A la muerte de Scherer García, acaecida en enero de 2015, Julito se convirtió en accionista de la empresa editora de Proceso, de la que había sido ya “asesor externo”. Como heredero de las acciones de su padre, encabezó el consejo de administración de CISA, al que hasta la fecha pertenece. Tras la apabullante victoria del 1 de julio pasado, López Obrador lo nombró, hombre de todas sus confianzas, como futuro consejero jurídico de la Presidencia de la República.
Hablar ahora de la “traición” de Proceso a raíz de la portada de su número de 42 aniversario, es suponer que la revista fundada por Julio Scherer García era un medio incondicional y laudatorio de AMLO. Es cierto que esa imagen proyectó, durante mucho tiempo, sobre todo después de las elecciones de 2006.
A eso imagen se agregó el nombramiento de Julito en la Conserjería Jurídica presidencial.
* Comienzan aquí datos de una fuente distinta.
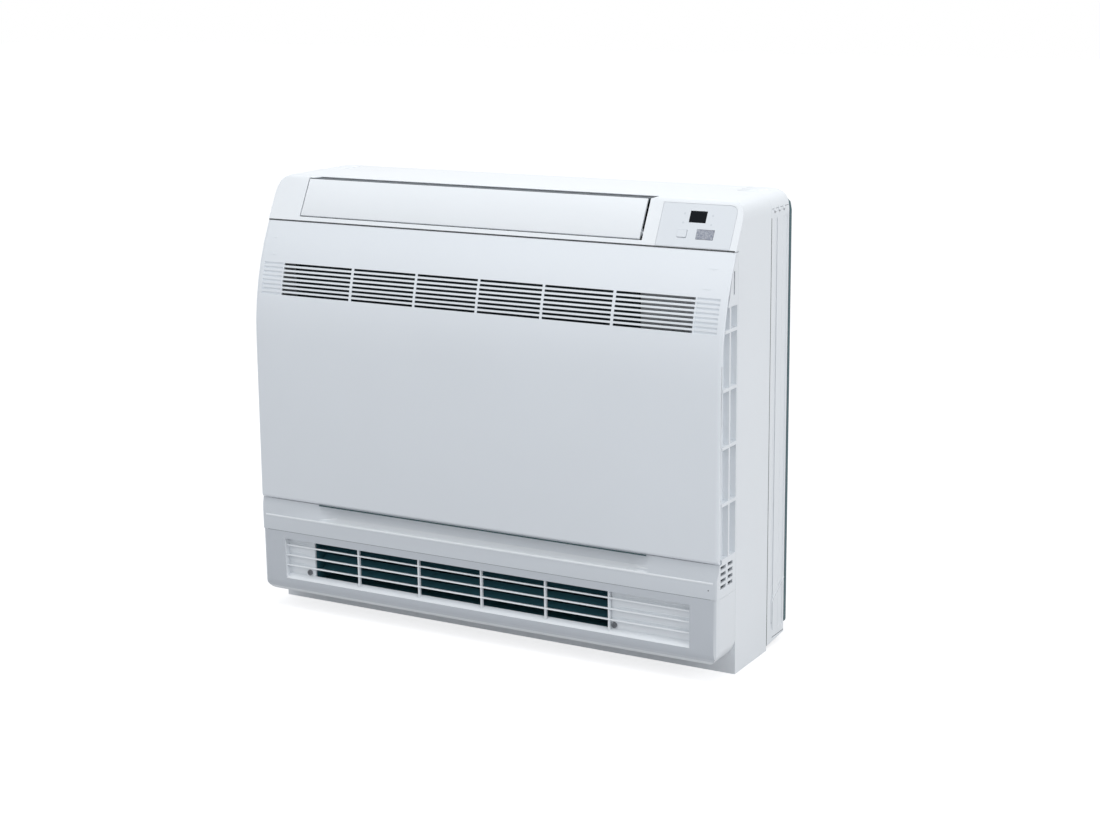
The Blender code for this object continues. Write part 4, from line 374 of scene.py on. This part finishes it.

Y seguramente quienes ahora detentan la dirección del semanario sintieron la necesidad de deslindarse del presidente electo, para salvar su reputación. Marcar su distancia, para preservar su talante de medio independiente. Lo hicieron sin embargo de la peor manera posible, periodísticamente hablando. Con una portada editorializada que no tiene un sustento informativo claro y que AMLO calificó como “amarillista” y “sensacionalista”. Y el semanario expresó su rechazo a ese “vituperio, indigno de un hombre de Estado“.
Esto no es nuevo, por cierto. Hace años que la revista, alejada definitivamente del rigor periodístico que la marcó en sus primeros 20 años de vida, recurre a este tipo de argucias para presumir una actitud crítica que no sustenta. Manipula y tergiversa, supone. Lo hicieron muchas veces para golpear a Vicente Fox Quezada, a Felipe Calderón Hinojosa y a Enrique Peña Nieto, a decenas de políticos y funcionarios. Nadie por supuesto, nadie, desde las filas de la llamada izquierda, protestó entonces por esas deformaciones que realmente traicionaban las normas periodísticas elementales que Scherer García insistió siempre en respetar. Ahora sí se rasgan las vestiduras.
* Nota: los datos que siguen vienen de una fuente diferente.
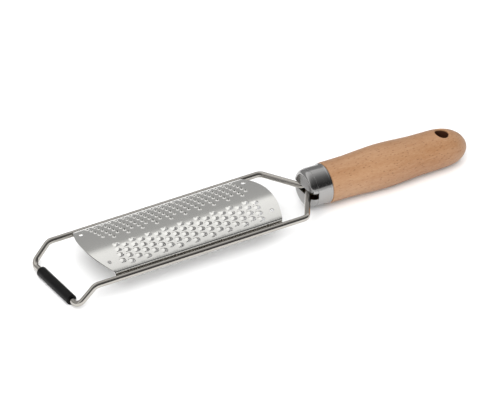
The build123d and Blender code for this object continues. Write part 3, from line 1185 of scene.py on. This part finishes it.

Al margen de esas controversias sobre la naturaleza del quehacer periodístico, sin embargo, lo que es indiscutible es el derecho de un medio de comunicación a ejercer si libertad de crítica, le guste o no a los protagonistas políticos que se sienten afectados. Preocupa por eso que el inminente gobernante de México recurra a la descalificación del semanario que muchas veces le ha dado voz y apoyo, porque de eso a la censura hay apenas un tris. Válgame.